MP High Court Commutes Death Sentence of 20-Yr-Old Tribal Man Convicted Of Raping 4-Yr-Old, Says ‘No Brutality’
Court acknowledged the “barbaric” nature of the act but found that it did not rise to the level of “brutality” necessary to warrant capital punishment;
The Madhya Pradesh High Court on Thursday commuted the death sentence of a 20-year-old tribal man convicted of raping a 4-year-old child, converting the punishment to rigorous imprisonment for 25 years.
The Court acknowledged the “barbaric” nature of the act but found that it did not rise to the level of “brutality” necessary to warrant capital punishment.
The Division Bench of Justice Vivek Agarwal and Justice Devnarayan Mishra held that while the convict’s actions were horrifying, they were not executed with a degree of cruelty or depravity that would justify the death penalty.
"In this case, no doubt that appellant‟s act was brutal as he has committed rape upon the victim of four years and three months of age and after committing rape also throttled her treating her dead and thrown the victim in such a place where she could not be searched and left the spot but it is also clear that he has not committed brutality,” the Court observed, distinguishing between the two concepts while citing Supreme Court precedents.
Background of the Case
The convict, a 20-year-old from a Scheduled Tribe, was sentenced to death by a trial court for abducting and raping a 4-year-old girl and leaving her for dead in a mango orchard. The trial court had noted that the victim suffered permanent disability as a result of the assault.
The incident occurred after the convict allegedly entered the complainant's hut under the pretext of requesting a cot and later abducted the minor victim from a nearby house during the night. He was later arrested and charged under Sections 450, 363, 376(a), 376AB, 307, and 201 of the IPC and Sections 5 and 6 of the POCSO Act.
Defence Arguments
Advocate Samar Singh Rajpoot, appearing for the Appellant, argued that the case rested entirely on circumstantial evidence, with no eyewitness testimony or conclusive proof linking the convict to the crime. He contended that the post-mortem report did not conclusively support the trial court’s finding of permanent disability and that the evidence had likely been fabricated post-arrest.

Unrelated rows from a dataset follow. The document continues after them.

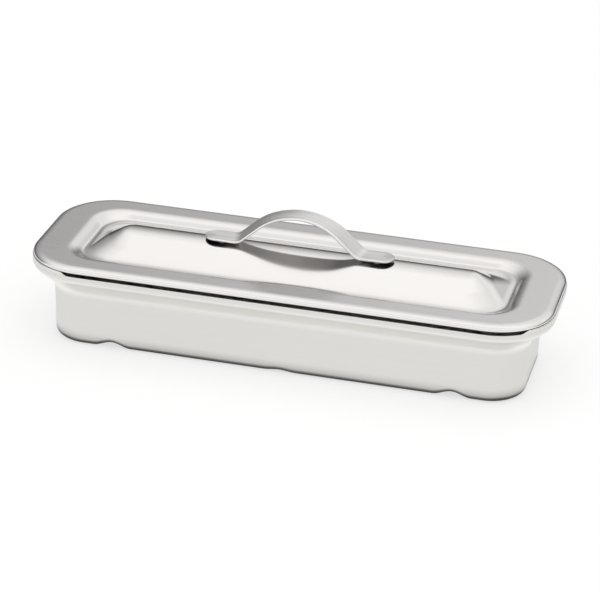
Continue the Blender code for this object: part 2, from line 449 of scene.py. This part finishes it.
@dataclass(frozen=True)
class SteelFinish:
    """Stainless steel: worked grain, rolled streaks, faint handling marks, brighter rubbed edges, and
    painted light and shade in the colour.

    Attribute polish on the mesh goes from 0, as worked, to 1, mirror polished. Attribute rub is 1 where
    an edge or a tight bend has been rubbed bright. A further attribute lifts the colour with painted
    light where a surface would look dark from the shade it reflects, and another lowers it with painted
    shade.
    """

    name: str
    colour: tuple[float, float, float]
    satin: float
    polished: float
    grain: Grain
    streak: float
    smudge: float
    tint: float
    bump: float
    anisotropy: float = 0.0

    def material(self) -> bpy.types.Material:
        """Build the node material.

        Returns:
            The material, whose colour, roughness and bump all vary over the surface.
        """
        made = bpy.data.materials.new(self.name)
        made.use_nodes = True
        nodes = Nodes(made.node_tree)
        follows, stretch = self.grain.value
        where = nodes.add("TexCoord").outputs[follows]
        place = nodes.add("TexCoord").outputs["Object"]
        polish = nodes.add("Attribute", attribute_name="polish").outputs["Fac"]
        rub = nodes.add("Attribute", attribute_name="rub").outputs["Fac"]

        along = nodes.stretched(where, stretch)
        fine = nodes.noise(along, 5200.0, 3.0, 0.6)
        streaks = nodes.noise(along, 900.0, 4.0, 0.55)
        clouds = nodes.noise(place, 34.0, 3.0, 0.5)
        marks = nodes.noise(place, 150.0, 2.0, 0.45)

        worked = nodes.math("MULTIPLY", nodes.math("SUBTRACT", streaks, 0.5), self.streak * 2.0)
        hazy = nodes.math("MULTIPLY", nodes.math("SUBTRACT", clouds, 0.5), self.smudge * 2.0)
        satin = nodes.math("ADD", nodes.math("ADD", worked, hazy), self.satin)
        touched = nodes.math("MULTIPLY", nodes.ease(marks, 0.52, 0.75, 0.0, 1.0), self.smudge * 0.5)
        mirror = nodes.math("ADD", touched, self.polished)
        rough = nodes.blend(polish, satin, mirror)
        rough = nodes.blend(nodes.math("MULTIPLY", rub, 0.7), rough, 0.12)
        rough = nodes.math("MAXIMUM", rough, 0.03)

        shade = nodes.math("MULTIPLY", nodes.math("SUBTRACT", streaks, 0.5), self.tint)
        unpolished = nodes.math("SUBTRACT", 1.0, nodes.math("MULTIPLY", polish, 0.8))
        shade = nodes.math("MULTIPLY", shade, unpolished)
        cloud = nodes.math("MULTIPLY", nodes.math("SUBTRACT", clouds, 0.5), self.tint * 0.4)
        level = nodes.math("ADD", nodes.math("ADD", shade, cloud), 1.0)
        level = nodes.math("ADD", level, nodes.math("MULTIPLY", rub, 0.06))
        level = nodes.math("ADD", level, nodes.math("MULTIPLY", polish, 0.05))
        # Painted light and shade: the colour is lifted where a surface would look dark from the shade it
        # reflects, and lowered where shade falls under things and at the foot.
        painted_brightening = nodes.add("Attribute", attribute_name="painted_brightening").outputs["Fac"]
        painted_shade = nodes.add("Attribute", attribute_name="painted_shade").outputs["Fac"]
        level = nodes.math("ADD", level, nodes.math("MULTIPLY", painted_brightening, 0.25))
        level = nodes.math("SUBTRACT", level, nodes.math("MULTIPLY", painted_shade, 0.42))
        tone = nodes.add("CombineColor")
        for socket, value in zip(tone.inputs, self.colour):
            nodes.feed(socket, nodes.math("MULTIPLY", level, value, clamp=True))

        depth = nodes.blend(polish, nodes.math("ADD", fine, nodes.math("MULTIPLY", streaks, 0.6)), 0.5)
        bump = nodes.add("Bump", Strength=self.bump, Distance=0.0004, Height=depth)

        steel = nodes.add("BsdfPrincipled", Roughness=rough, Normal=bump.outputs["Normal"])
        nodes.feed(steel.inputs["Base Color"], tone.outputs["Color"])
        steel.inputs["Metallic"].default_value = 1.0
        if self.anisotropy:
            steel.inputs["Anisotropic"].default_value = self.anisotropy
            steel.inputs["Anisotropic Rotation"].default_value = 0.25
            tangent = nodes.add("Tangent", direction_type="UV_MAP", uv_map="sheet")
            nodes.feed(steel.inputs["Tangent"], tangent.outputs["Tangent"])
        nodes.feed(nodes.add("OutputMaterial").inputs["Surface"], steel.outputs["BSDF"])
        return made


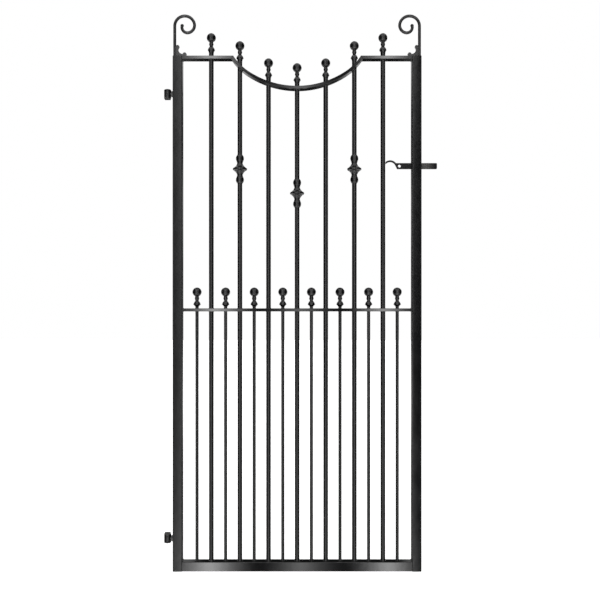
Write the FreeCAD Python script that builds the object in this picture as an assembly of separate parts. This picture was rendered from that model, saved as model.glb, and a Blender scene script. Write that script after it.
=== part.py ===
"""Tall steel side gate with a scooped top, ball finials, scrolls, eye bolt hinges and a gravity latch.

Millimetres. +X runs from the hinge side to the latch side, +Y runs from the front to the back, +Z is up.
The origin is the middle of the leaf's underside: half way between the stiles and half way through them.
"""

import FreeCAD, Part
import math
import os

# Leaf
LEAF_WIDTH = 840.0
LEAF_HEIGHT = 1740.0  # underside of the bottom rail to the top of the top rail
MID_RAIL_TOP = 887.5

# Box section of the stiles and the bottom rail
BOX = 32.0
BOX_WALL = 2.5
BOX_CORNER = 3.0
CAP_THICK = 3.0

# Flat bar of the middle and top rails, laid flat and as deep as the box section
FLAT = 10.0
FLAT_EDGE = 0.7  # small bevel along its edges
PUNCH_CLEARANCE = 0.2  # on the radius, between a bar and its punched hole

# Upright bars: every second one is long, and the ones between are the thin dog bars
BAR_SPACES = 16
LONG_BAR = 16.0
DOG_BAR = 11.0
LONG_BAR_ABOVE_RAIL = 15.0  # end of the bar above the rail that it passes through last
DOG_BAR_ABOVE_RAIL = 5.5

# Scoop of the top rail: a three-centred arc along its top edge
SCOOP_HALF_WIDTH = 215.5
SCOOP_DEPTH = 101.7
SCOOP_MIDDLE_ANGLE = 33.0  # slope where the middle arc meets an end arc
SCOOP_END_ANGLE = 57.0  # slope at the corner

# Ball finials: heights are measured up from the seat on the bar's end
BALL = 30.5
BALL_HEIGHT = 50.0  # to the ball's centre
NECK = 12.6
BEAD = 14.8
BEAD_HEIGHT = 28.2
BEAD_HALF = 4.0
WAIST = 10.4
WAIST_HEIGHT = 20.0
BELL = 24.4
BELL_HEIGHT = 8.0
BELL_SWELL = 0.7  # how far the bell's flank stands out from a straight line
BELL_LIP = 1.6
SEAT_HEIGHT = 1.0

# Knuckles: cast collars, alike above and below their middle. Each feature is (wall, distance): how thick
# the collar is there outside its bore, and how far that is from its middle.
KNUCKLE_CLEARANCE = 0.05  # on the radius, round the bar
KNUCKLE_RIM_EDGE = 16.1
KNUCKLE_RIM = (15.2, 2.9)
KNUCKLE_HOLLOW = (7.15, 8.9)
KNUCKLE_WAIST = (1.0, 20.0)
KNUCKLE_FLARE = (3.0, 27.0)
KNUCKLE_BEAD = (5.3, 37.2)
KNUCKLE_SHOULDER = (3.0, 45.0)
KNUCKLE_END = (0.8, 48.5)
OUTER_KNUCKLE_DROP = 380.3  # from the top of the leaf to the collar's middle
MIDDLE_KNUCKLE_DROP = 462.3

# Scrolls: round bar bent to three arcs, each smaller than the one before
SCROLL_BAR = 10.0
SCROLL_STEM = 105.5  # straight length above the stile
SCROLL_RADII = (33.7, 25.6, 18.8)
SCROLL_TURNS = (180.0, 15.0, -76.5, -197.0)  # where the arcs start, and where the last one ends
SCROLL_TIP = 11.5

# Cusps: small castings in the corner between scroll and rail. Each round feature is (along, up, radius),
# from where the scroll's inner side meets the top of the rail.
CUSP_THICK = 8.0
CUSP_UPPER_LOBE = (5.0, 33.9, 6.0)
CUSP_LOWER_LOBE = (28.8, 8.6, 6.4)
CUSP_HOLLOW = (22.8, 25.1, 15.5)

# Hinges
UPPER_HINGE_DROP = 126.0  # from the top of the leaf
LOWER_HINGE_HEIGHT = 108.5
HINGE_PIN = 12.0
HINGE_PIN_CLEARANCE = 0.05  # on the radius
EYE = 24.0
EYE_HEIGHT = 19.0
EYE_EDGE = 1.0
EYE_NUT_GAP = 1.0  # shank that shows between the eye and the lock nut
SHANK = 12.0
SHANK_PAST_NUT = 6.5  # inside the stile
SHANK_CLEARANCE = 0.4  # on the radius, in the stile's holes
SHANK_CHAMFER = 1.2
NUT_FLATS = 18.0
NUT_CHAMFER = 1.2
LOCK_NUT = 6.0
WELD_NUT = 10.0
EAR = 5.0
EAR_GAP = 0.3
EAR_EDGE = 1.5
BRACKET_WEB = 5.0
BRACKET_WEB_GAP = 2.0  # between the eye and the web behind it
BRACKET_INSET = 5.0  # how far the web stops short of the eye's side nearest the stile

# Latch
LATCH_DROP = 370.0  # from the top of the leaf
LATCH_DEPTH = 20.0
LATCH_THICK = 6.0
LATCH_EDGE = 0.5
LATCH_SLOT_SIDE = 1.0  # room on each side of the latch in its slots
LATCH_SLOT_PLAY = 0.4  # room above and below it
LATCH_LIFT = 12.0  # degrees
LATCH_NOSE = 54.0  # beyond the latch stile
LATCH_NOSE_CORNER = 2.0
LATCH_PIVOT = 8.0
LATCH_PIVOT_IN = 8.0  # from the stile's inner face
LATCH_PIVOT_CLEARANCE = 0.05  # on the radius
LATCH_HOLE = 10.0
LATCH_HOLE_IN = 7.5  # from the end of the latch's full depth
THUMB_THICK = 5.5
THUMB_RADIUS = 19.3  # inside the hump
THUMB_RISE = 9.5  # top of the hump above the latch's top edge
THUMB_RUN = 15.4  # from the tip to the top of the hump
THUMB_ROOT = 24.0  # from the top of the hump to the end of the latch's full depth
THUMB_ROOT_ANGLE = 30.0
THUMB_TIP_GAP = 1.0  # from the nearest long bar

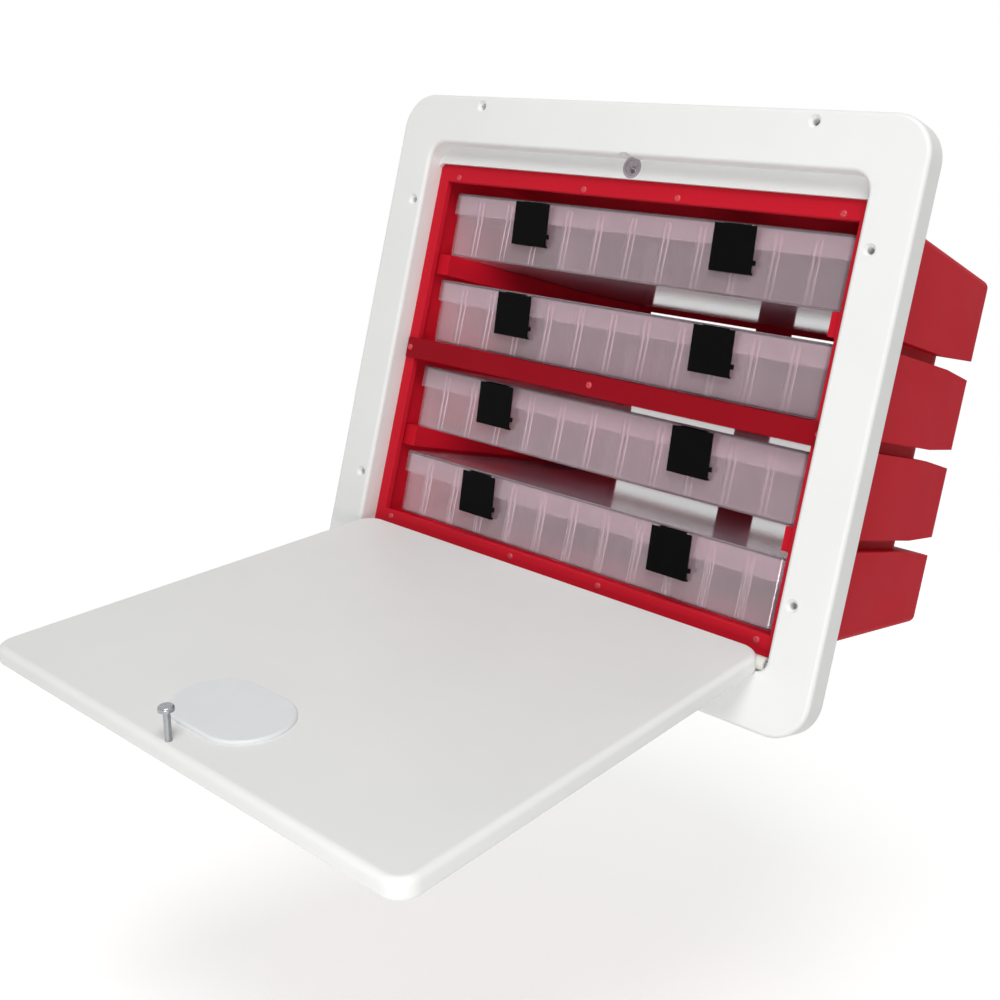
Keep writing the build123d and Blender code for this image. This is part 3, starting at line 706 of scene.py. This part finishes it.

He further urged the Court to consider mitigating factors including the convict’s age, clean record, illiteracy, tribal background, and the fact that he had been working in a roadside eatery after leaving home at a young age.
State’s Response
Opposing the appeal, Deputy Advocate General Yash Soni argued that the gravity of the offence, committed against a 4-year-old and followed by the child being left to die, warranted no leniency. He asserted that the prosecution had proved the case beyond reasonable doubt.
High Court’s Observations
The Court rejected the defence argument that the child had suffered permanent disability, noting that the only medical testimony, by Dr. Rakesh Shukla, did not provide clear evidence or specify the nature or extent of injury that could establish lifelong disability.
However, it upheld the conviction under all relevant sections, including aggravated rape under the POCSO Act, while commuting the sentence on the ground that the act, though “barbaric,” did not involve "brutality" in the legal sense established by the Supreme Court in Manoharan v. State, Bhaggi v. State of MP, and Dhananjoy Chatterjee v. State of West Bengal.
“There is no report that he has previously committed any such type of offence... He is not properly educated,” the Court noted.
Final Sentence
The High Court affirmed the convictions but converted the death penalty to 25 years of rigorous imprisonment without remission, along with a fine of Rs.10,000 under Section 6 of the POCSO Act. In default of payment, the convict will undergo an additional year of rigorous imprisonment.